According to Skulte-Ouaiss, “despite the real difficulties inherent in addressing the ‘big’ problems that exist in our world, decisions/actions that can improve the situation can be arrived at.” She adds: “In order for this to happen, however, individuals cannot wait for others to act; they themselves must do so.”

In-between committee sessions, students also took part in the various social events — most notably the Global Village Night and Cabaret Night — jointly sponsored by Harvard University and the National University of Singapore.

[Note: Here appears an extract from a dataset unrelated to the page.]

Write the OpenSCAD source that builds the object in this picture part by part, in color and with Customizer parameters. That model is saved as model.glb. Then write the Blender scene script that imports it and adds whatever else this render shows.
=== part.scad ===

The LAU delegation was granted a booth by the Harvard WorldMUN secretariat to showcase Lebanese food and culture during the Global Village Night. Within half an hour, the trays of Lebanese sweets and the cups of arak were bone-dry, a testament to the popularity of LAU’s booth.

Cabaret Night also proved to be a huge hit, as LAU delegates took to the stage in front of over 1,000 spectators to perform the traditional dabke dance, with a number of audience members eagerly joining in toward the end of the performance.

“This experience is unique because it allows LAU students to interact during the five days of the conference with students from diverse cultural, ethnic, racial and socio-economic backgrounds and come to appreciate the diversity and richness of the world we live in,” Ouaiss says.

This activity was initiated, supported and financed by LAU’s School of Arts and Sciences, and the faculty involved are members of the Department of Social Sciences.

Previous WorldMUN conferences have taken place in Taiwan (2010), the Netherlands (2009), Mexico (2008) and Switzerland (2007), going all the way back to the first-ever conference held in Poland (1992). LAU has participated in the annual event since 2002.